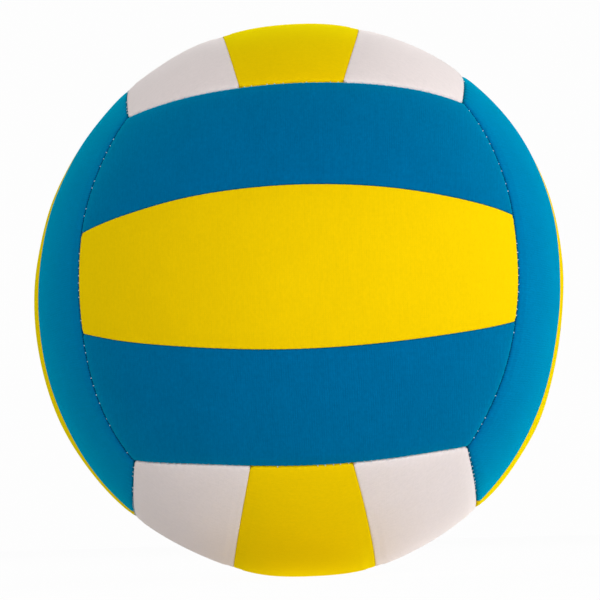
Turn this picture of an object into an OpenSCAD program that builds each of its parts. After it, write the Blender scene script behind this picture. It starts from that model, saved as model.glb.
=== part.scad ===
// A size 5 volleyball: eighteen padded panels sewn round an inflated bladder.
// The origin is the ball's centre, +Z is up and the front group of panels faces -Y.
// The panels lie in six groups of three. A group's ends meet the long edges of the next
// groups, so all the seams lie in planes and three long edges meet at each corner.
// A soft ball is a little out of round, so its three diameters are set apart.

/* [Ball] */
// Diameter from side to side
ball_w = 206; // [200:0.5:216]
// Diameter from the front to the valve
ball_d = 210; // [200:0.5:216]
// Diameter from top to bottom
ball_h = 214; // [200:0.5:216]

/* [Seam pattern] */
// Angle from the middle of a group to its two inner seams, in degrees
inner_seam_tilt = 15.4; // [13:0.1:18]
// Tilt of the plane that a group's long edge lies in, in degrees
edge_seam_tilt = 17.5; // [14:0.1:22]

/* [Panel layers] */
// Thickness of the knit-faced skin
skin_t = 1.1; // [0.8:0.1:1.6]
// Thickness of the foam pad behind the skin
foam_t = 4; // [2:0.25:5]
// Thickness of the cloth lining behind the foam
cloth_t = 0.5; // [0.3:0.1:1]

/* [Seams] */
// Width of the groove over a seam
groove_w = 1; // [0.9:0.1:2]
// Depth of the groove over a seam
groove_depth = 1.2; // [0.9:0.1:2]
// Diameter of the sewing thread
thread_d = 0.6; // [0.4:0.05:0.8]
// Gap between the turned-in edges of two panels
seam_gap = 0.1; // [0.05:0.05:0.3]

/* [Bladder] */
// Wall of the rubber bladder
bladder_t = 0.9; // [0.6:0.1:1.5]
// Diameter of the balance patch opposite the valve
balance_patch_d = 30; // [20:1:40]
// Thickness of the balance patch
balance_patch_t = 1.6; // [1:0.1:3]

/* [Valve] */
// Distance from the skin down to the valve's face
valve_sink = 0.5; // [0.2:0.1:1]
// Diameter of the boot's neck, which shows through the skin
neck_d = 9; // [8.6:0.2:12]
// Diameter of the boot's stem inside the bladder
stem_d = 11; // [10.6:0.2:14]
// Length of the boot's stem below its flange
stem_l = 12; // [10:0.5:16]
// Diameter of the boot's flange
flange_d = 30; // [24:1:40]
// Thickness of the boot's flange
flange_t = 1.2; // [0.8:0.1:2]
// Diameter of the cloth patch round the valve hole
valve_patch_d = 34; // [24:1:40]
// Diameter of the valve core's head
core_head_d = 6.4; // [6.2:0.1:7]
// Thickness of the valve core's head
core_head_t = 1.4; // [1:0.1:2]
// Diameter of the valve core's shank
core_d = 5; // [4.4:0.1:5.4]
// Length of the valve core
core_l = 18; // [16:0.5:20]
// Diameter of the rib that holds the valve core in its boot
rib_d = 6; // [5.8:0.1:6.6]
// Length of that rib
rib_l = 2; // [1:0.1:3]
// Distance from the valve's face to that rib
rib_depth = 9; // [6:0.5:11]
// Diameter of the hole that the inflating needle enters
needle_d = 1.9; // [1.6:0.1:2.4]
// Depth of that hole, down to the closed slit at the core's tip
needle_depth = 14; // [10:0.5:15]
// Diameter of the dimple that leads the needle in
dimple_d = 3.2; // [2.8:0.1:4]
// Depth of that dimple
dimple_depth = 0.8; // [0.5:0.1:1]

/* [Fits] */
// Glue line between the layers of a panel
glue_gap = 0.05; // [0.02:0.01:0.1]
// Gap between the bladder and the panels that it presses on
bladder_gap = 0.1; // [0.05:0.05:0.3]
// Glue line round the boot's neck in the bladder, and round the valve patch
bond_gap = 0.05; // [0.02:0.01:0.1]
// Gap round the boot's neck in the skin, the foam and the lining
neck_gap = 0.2; // [0.1:0.05:0.4]
// Gap round the valve core in its boot
core_gap = 0.05; // [0.02:0.01:0.1]
// Gap under a thread and at its ends
thread_gap = 0.05; // [0.02:0.01:0.1]

/* [Hidden] */
BLUE = [0.02, 0.42, 0.63];
YELLOW = [0.91, 0.77, 0.02];
WHITE = [0.89, 0.86, 0.85];
FOAM = [0.83, 0.81, 0.76];
CLOTH = [0.80, 0.78, 0.72];
THREAD = [0.86, 0.90, 0.93];
RUBBER = [0.13, 0.13, 0.14];
PALE_RUBBER = [0.88, 0.87, 0.84];

// Each group: name, then the directions along its panels, outwards and across them,
// the names of its outer panels on the low and high side of across, and their colour.
GROUPS = [
    ["front", [-1, 0, 0], [0, -1, 0], [0, 0, 1], "lower", "upper", BLUE],
    ["back", [1, 0, 0], [0, 1, 0], [0, 0, 1], "lower", "upper", BLUE],
    ["left", [0, 0, -1], [-1, 0, 0], [0, 1, 0], "front", "back", BLUE],
    ["right", [0, 0, 1], [1, 0, 0], [0, 1, 0], "front", "back", BLUE],
    ["top", [0, 1, 0], [0, 0, 1], [1, 0, 0], "left", "right", WHITE],
    ["bottom", [0, -1, 0], [0, 0, -1], [1, 0, 0], "left", "right", WHITE]
];
// The three panels of a group, by their side of its middle
SIDES = [-1, 0, 1];
VALVE_GROUP = "back";

function panel_name(g, side) = str(g[0], "_", side < 0 ? g[4] : side > 0 ? g[5] : "middle");
function panel_colour(g, side) = side == 0 ? YELLOW : g[6];

// The ball is worked out as a sphere of its depth, and squash() gives it its three diameters.
ball_r = ball_d / 2;
skin_in_r = ball_r - skin_t;
foam_r = skin_in_r - glue_gap;
foam_in_r = foam_r - foam_t;
cloth_r = foam_in_r - glue_gap;
inside_r = cloth_r - cloth_t;
groove_r = ball_r - groove_depth;
bladder_r = inside_r - bladder_gap;
bladder_in_r = bladder_r - bladder_t;

// Where three long edges meet, all three coordinates are the same.
corner = ball_r / sqrt(3);
// Distance of each long edge's plane from the centre
edge_offset = corner * (cos(edge_seam_tilt) - sin(edge_seam_tilt));
// The skin turns in under the groove's edge, and the foam starts behind it.
tray_inset = groove_w / 2 + skin_t;
pad_inset = tray_inset + glue_gap;

valve_face = ball_r - valve_sink;
stem_top = bladder_in_r - flange_t / 2;
stem_end = bladder_in_r - flange_t - stem_l;

thread_in_r = groove_r + thread_gap;
thread_out_r = thread_in_r + thread_d;

overrun = 1;
beyond = 2 * ball_r;
round_fn = 96;

module squash() {
    scale([ball_w / ball_d, 1, ball_h / ball_d]) children();
}

module ball(radius) {
    sphere(r = radius, $fn = round_fn);
}

module shell(inner, outer) {
    difference() {
        ball(outer);
        ball(inner);
    }
}

// Turns a group's own frame (X along, Y outwards, Z across) to its place on the ball
module in_group(g) {
    multmatrix([for (i = [0:2]) [g[1][i], g[2][i], g[3][i], 0]]) children();
}

// Everything on the middle's side of a plane that is turned about X and lies off the centre
module inside_of(tilt, offset) {
    rotate([tilt, 0, 0])
        translate([-beyond, -beyond, offset - beyond])
            cube([2 * beyond, 2 * beyond, beyond]);
}

// Everything beyond such a plane
module outside_of(tilt, offset) {
    rotate([tilt, 0, 0])
        translate([-beyond, -beyond, offset])
            cube([2 * beyond, 2 * beyond, beyond]);
}

// The length of a group, between the long edges of the groups at its ends
module between_ends(inset) {
    for_both_ends() rotate([0, 0, edge_seam_tilt])
        translate([-beyond, edge_offset + inset, -beyond])
            cube([2 * beyond, beyond, 2 * beyond]);
}

module for_both_ends() {
    intersection() {
        children();
        mirror([1, 0, 0]) children();
    }
}

// The wedge that one panel fills, drawn in from its seams by inset
module panel_space(side, inset) {
    if (side == 0) {
        intersection() {
            between_ends(inset);
            inside_of(inner_seam_tilt, -inset);
            mirror([0, 0, 1]) inside_of(inner_seam_tilt, -inset);
        }
    } else {
        intersection() {
            between_ends(inset);
            mirror([0, 0, side < 0 ? 1 : 0]) outer_panel_space(inset);
        }
    }
}

module outer_panel_space(inset) {
    intersection() {
        outside_of(inner_seam_tilt, inset);
        inside_of(edge_seam_tilt, edge_offset - inset);
    }
}

// A round hole or plug along the valve's axis, between two distances from the centre
module on_valve_axis(from, to, d1, d2) {
    rotate([-90, 0, 0]) translate([0, 0, from])
        cylinder(h = to - from, d1 = d1, d2 = d2, $fn = round_fn);
}

module valve_hole(diameter) {
    on_valve_axis(stem_end, ball_r + overrun, diameter, diameter);
}

module with_valve_hole(g, side, diameter) {
    if (g[0] == VALVE_GROUP && side == 0) {
        difference() {
            children();
            valve_hole(diameter);
        }
    } else {
        children();
    }
}

// The skin of one panel is a shallow tray: its edges turn in beside the foam to the seam.
module panel_skin(g, side) {
    color(panel_colour(g, side)) with_valve_hole(g, side, neck_d + 2 * neck_gap)
        squash() in_group(g) difference() {
            union() {
                intersection() {
                    shell(inside_r, groove_r);
                    panel_space(side, seam_gap / 2);
                }
                intersection() {
                    shell(inside_r, ball_r);
                    panel_space(side, groove_w / 2);
                }
            }
            intersection() {
                ball(skin_in_r);
                panel_space(side, tray_inset);
            }
        }
}

module panel_foam(g, side) {
    color(FOAM) with_valve_hole(g, side, neck_d + 2 * neck_gap)
        squash() in_group(g) intersection() {
            shell(foam_in_r, foam_r);
            panel_space(side, pad_inset);
        }
}

// The cloth round the valve hole is cut away for the valve patch.
module panel_lining(g, side) {
    with_valve_hole(g, side, valve_patch_d + 2 * bond_gap)
        squash() in_group(g) intersection() {
            shell(inside_r, cloth_r);
            panel_space(side, pad_inset);
        }
}

module linings(g) {
    color(CLOTH) for (side = SIDES) panel_lining(g, side);
}

// The threads of a seam and of its twin across the group lie in the bottom of their grooves.
module thread_pair(tilt, offset) {
    module one_thread() {
        intersection() {
            shell(thread_in_r, thread_out_r);
            between_ends(groove_w / 2 + thread_gap);
            inside_of(tilt, offset + thread_d / 2);
            outside_of(tilt, offset - thread_d / 2);
        }
    }
    one_thread();
    mirror([0, 0, 1]) one_thread();
}

module inner_threads(g) {
    color(THREAD) squash() in_group(g) thread_pair(inner_seam_tilt, 0);
}

module edge_threads(g) {
    color(THREAD) squash() in_group(g) thread_pair(edge_seam_tilt, edge_offset);
}

module bladder() {
    color(RUBBER) difference() {
        squash() shell(bladder_in_r, bladder_r);
        valve_hole(neck_d + 2 * bond_gap);
    }
}

module balance_patch() {
    color(RUBBER) intersection() {
        squash() shell(bladder_in_r - balance_patch_t, bladder_in_r);
        mirror([0, 1, 0]) on_valve_axis(0, ball_r, balance_patch_d, balance_patch_d);
    }
}

// The boot is bonded to the bladder's inside by its flange, and holds the valve core.
module valve_boot() {
    color(PALE_RUBBER) difference() {
        union() {
            intersection() {
                squash() shell(bladder_in_r - flange_t, bladder_in_r);
                on_valve_axis(0, ball_r, flange_d, flange_d);
            }
            on_valve_axis(stem_end, stem_top, stem_d, stem_d);
            on_valve_axis(stem_top, valve_face, neck_d, neck_d);
        }
        on_valve_axis(stem_end - overrun, valve_face + overrun,
            core_d + 2 * core_gap, core_d + 2 * core_gap);
        on_valve_axis(valve_face - core_head_t - core_gap, valve_face + overrun,
            core_head_d + 2 * core_gap, core_head_d + 2 * core_gap);
        on_valve_axis(valve_face - rib_depth - rib_l - core_gap, valve_face - rib_depth + core_gap,
            rib_d + 2 * core_gap, rib_d + 2 * core_gap);
    }
}

module valve_core() {
    color(RUBBER) difference() {
        union() {
            on_valve_axis(valve_face - core_l, valve_face, core_d, core_d);
            on_valve_axis(valve_face - core_head_t, valve_face, core_head_d, core_head_d);
            on_valve_axis(valve_face - rib_depth - rib_l, valve_face - rib_depth, rib_d, rib_d);
        }
        on_valve_axis(valve_face - needle_depth, valve_face + overrun, needle_d, needle_d);
        on_valve_axis(valve_face - dimple_depth, valve_face, needle_d, dimple_d);
    }
}

module valve_patch() {
    color(CLOTH) difference() {
        intersection() {
            squash() shell(inside_r, cloth_r);
            on_valve_axis(0, ball_r, valve_patch_d, valve_patch_d);
        }
        valve_hole(neck_d + 2 * neck_gap);
    }
}

for (g = GROUPS, side = SIDES) {
    panel_skin(g, side);
    panel_foam(g, side);
}
for (g = GROUPS) {
    linings(g);
    inner_threads(g);
    edge_threads(g);
}
bladder();
balance_patch();
valve_boot();
valve_core();
valve_patch();
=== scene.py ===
"""The looks of a volleyball sewn from eighteen padded panels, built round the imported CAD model."""
import math

import bmesh
import bpy
import numpy as np
from bpy.props import FloatProperty, FloatVectorProperty, IntProperty, PointerProperty
from mathutils import Matrix, Vector


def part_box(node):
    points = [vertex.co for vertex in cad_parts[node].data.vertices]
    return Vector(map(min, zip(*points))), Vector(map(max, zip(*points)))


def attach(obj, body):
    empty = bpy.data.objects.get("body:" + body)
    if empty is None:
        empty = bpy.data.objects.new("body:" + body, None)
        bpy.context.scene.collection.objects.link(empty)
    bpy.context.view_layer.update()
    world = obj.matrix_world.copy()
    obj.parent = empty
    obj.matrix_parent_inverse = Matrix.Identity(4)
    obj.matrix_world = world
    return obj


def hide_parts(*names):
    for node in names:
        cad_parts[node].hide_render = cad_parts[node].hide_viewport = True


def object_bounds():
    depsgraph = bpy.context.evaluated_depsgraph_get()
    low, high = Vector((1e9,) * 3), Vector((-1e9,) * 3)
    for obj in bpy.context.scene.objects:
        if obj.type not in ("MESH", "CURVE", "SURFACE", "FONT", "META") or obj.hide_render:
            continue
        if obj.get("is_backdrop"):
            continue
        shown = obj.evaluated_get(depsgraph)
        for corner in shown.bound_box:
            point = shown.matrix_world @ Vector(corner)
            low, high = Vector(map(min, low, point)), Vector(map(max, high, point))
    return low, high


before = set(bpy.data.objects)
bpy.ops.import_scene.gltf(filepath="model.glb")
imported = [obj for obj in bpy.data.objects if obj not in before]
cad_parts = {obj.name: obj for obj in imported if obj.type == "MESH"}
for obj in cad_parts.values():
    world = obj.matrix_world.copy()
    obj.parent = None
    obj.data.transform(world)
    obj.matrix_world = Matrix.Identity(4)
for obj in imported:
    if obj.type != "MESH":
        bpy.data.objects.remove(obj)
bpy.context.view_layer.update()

bl_info = {
    "name": "Sewn volleyball",
    "version": (1, 0, 0),
    "blender": (4, 5, 0),
    "location": "3D View > Sidebar > Volleyball",
    "description": "Sews, fills, stitches and lights a volleyball of eighteen padded panels",
    "category": "Mesh",
}

MM = 0.001
BODY = "root"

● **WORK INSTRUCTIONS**
Repeat, word for word, only the lines from the line holding "for (g = GROUPS, side" through the line holding "obj.parent = empty", with both of those lines included.

● **OUTPUT FOR THIS TASK**
for (g = GROUPS, side = SIDES) {
    panel_skin(g, side);
    panel_foam(g, side);
}
for (g = GROUPS) {
    linings(g);
    inner_threads(g);
    edge_threads(g);
}
bladder();
balance_patch();
valve_boot();
valve_core();
valve_patch();
=== scene.py ===
"""The looks of a volleyball sewn from eighteen padded panels, built round the imported CAD model."""
import math

import bmesh
import bpy
import numpy as np
from bpy.props import FloatProperty, FloatVectorProperty, IntProperty, PointerProperty
from mathutils import Matrix, Vector


def part_box(node):
    points = [vertex.co for vertex in cad_parts[node].data.vertices]
    return Vector(map(min, zip(*points))), Vector(map(max, zip(*points)))


def attach(obj, body):
    empty = bpy.data.objects.get("body:" + body)
    if empty is None:
        empty = bpy.data.objects.new("body:" + body, None)
        bpy.context.scene.collection.objects.link(empty)
    bpy.context.view_layer.update()
    world = obj.matrix_world.copy()
    obj.parent = empty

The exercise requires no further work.